Something else you need to work out for yourself is that Baldwin and Gerald spent much more time in south Wales than they did in the north. It wasn’t just that they paled at the fearsome mountains of the north – though they certainly did – but that they felt painfully uncomfortable in unconquered ‘Welsh Wales’, where their welcome was less warm and their preaching fell on even deafer ears. Towards the end their daily mileage increased enormously – they were covering 45 miles a day – as they sped back towards Hereford and safety.
In south Wales the party had been under the protection of the ruler of Deheubarth (south-west Wales), Rhys ap Gruffydd, or ‘The Lord Rhys’ as he was later known. Rhys was one of the most effective of medieval Welsh princes. He’d met Baldwin and his friends in New Radnor at the start of the tour, and accompanied them all the way from Cardigan to the river Dyfi. After a rocky start he was by now on good terms with Henry II and no doubt wanted to demonstrate his goodwill by welcoming the king’s archbishop. But there was a limit to his loyalty. Though they may have made the right noises, neither he nor any of his sons actually signed up for the Crusade.
Gerald was towards the northern limit of his comfort zone as the group moved beyond Lampeter to visit the Cistercian abbey of Ystrad Fflur (Strata Florida) – a diversion from the main route.
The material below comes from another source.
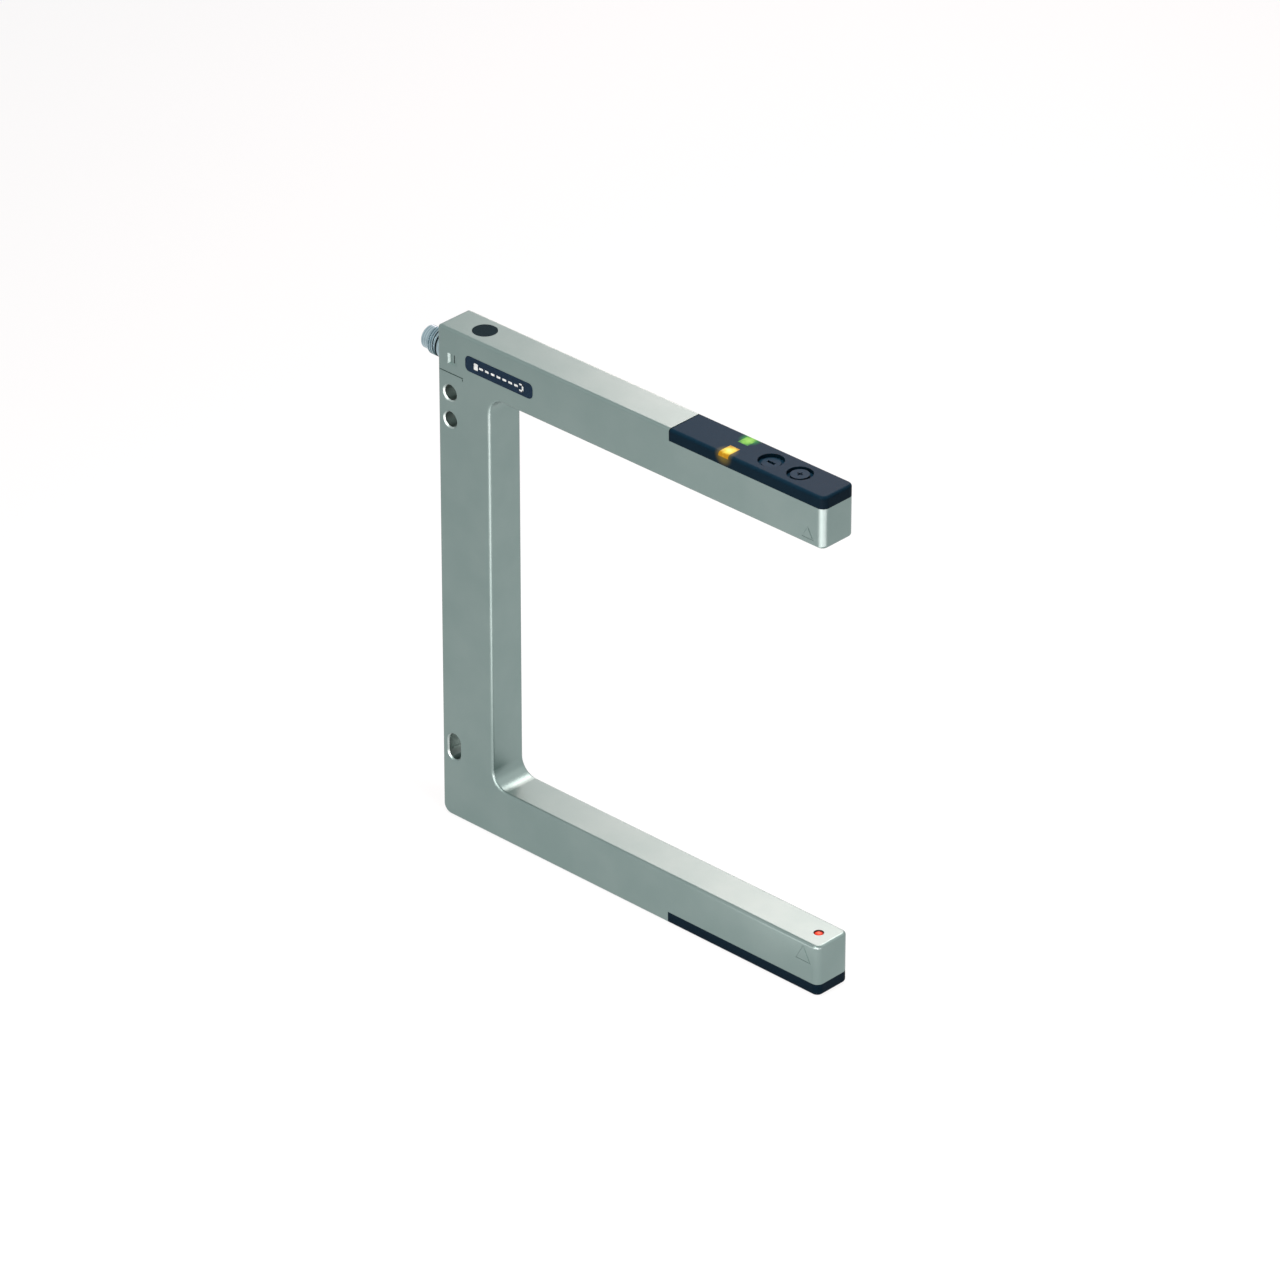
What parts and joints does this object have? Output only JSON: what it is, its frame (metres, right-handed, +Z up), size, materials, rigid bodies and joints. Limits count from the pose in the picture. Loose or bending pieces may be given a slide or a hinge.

This is how Gerald describes the visit:
We reached Strata Florida that night and stayed there for a while. From there we journeyed on, leaving on our right the lofty mountains of Moruge, called Elenydd in Welsh. Here we were met near the side of a wood by Cynwrig ap Rhys, who was accompanied by a band of lightly armed young men. Cynwrig was tall and handsome, with fair curly hair. He was dressed according to the custom of his race and country, for he wore only a thin cloak and beneath that a shirt. His feet and legs were bare, and he seemed to care nothing for the thorns and thistles. He had a natural dignity, which owed nothing to affectation: he was, as it were, a man adorned by nature, not by art. In the presence of their father, Prince Rhys, we preached a sermon to his three sons, Gruffydd, Maelgwn and Cynwrig … (Lewis Thorpe’s translation from the Latin)
This is a remarkable passage: the only one where Gerald sounds more like Oscar Wilde than a medieval cleric. The sudden appearance of Cynwrig from the wood seems to have struck him like a thunderbolt. It’s not just his sheer beauty that fells Gerald. There’s something magical or otherworldly about him, and more than a hint of what critics call ‘soft primitivism’: Cynwrig seems a child of nature, as if, like Romulus and Remus, he’d been reared in the forest by wild animals – and had taken on some of their features, like bare feet and invulnerability to thorns. Rhys’s other sons, Gruffydd and Maelgwn, receive no individual attention from Gerald. Indeed, elsewhere he calls Gruffydd ‘a cunning and artful man’, as if in direct contrast with Cynwrig.
Cynwrig disappears from the narrative as swiftly as he appeared. And in fact he’s otherwise unknown to history, except for a brief annal entry (he died in 1237). Sir John Edward Lloyd, the godfather of Welsh medieval history writing, gives him a single half-sentence in his History of Wales (1911):
… the tall and handsome Cynwrig, singled out as a young man by Giraldus Cambrensis for special admiration, played no part in the political strife of his day and carried his goodly presence to the grave without having in any way disturbed the tenor of his long life of dignified inaction.
This dismissal drips with a Tacitean disdain which I suspect we should be wary of echoing today. Lloyd was writing when the ‘men of action’ he seems to prefer were propelling Europe swiftly towards world war and the deaths of millions. When you read Lloyd’s account of Rhys and his sons it’s entirely understandable that Cynwrig apparently wanted no part in the dynastic quarrels of his family. Rhys had great difficulty in controlling Gruffydd and Maelgwn, who heartily detested each other. In 1189 Rhys had Maelgwn imprisoned at Gruffydd’s urging. Later released, Maelgwn took arms against his father and in turn locked him up. Rhys named Gruffydd as his heir, but Maelgwn refused to accept the decision, and the two continued to fight each other until Gruffydd’s death in 1201.
What was Cynwrig doing in the vicinity of Strata Florida? It’s entirely possible that he was associated with the Cistercian Abbey there. It was founded originally in 1164 by a Norman, Robert FitzStephen, but Rhys soon drove the invaders out and re-founded the Abbey. In 1184, four years before Gerald’s visit, he granted the monks a charter giving them extensive lands, and the Abbey became an important economic centre. It also won a name as a centre of Welsh scholarship: in its scriptorium manuscripts were copied, preserving some of the earliest literature and history in Welsh. It would be pleasing to think that Cynwrig might have been a patron of this essential work – or might even have been a scholar himself. At any event, he was wise to excuse himself from the brutal and murderous world of medieval power politics, and to devote himself to quieter things. Perhaps we should remember him, for his natural beauty and his ‘dignified inaction’.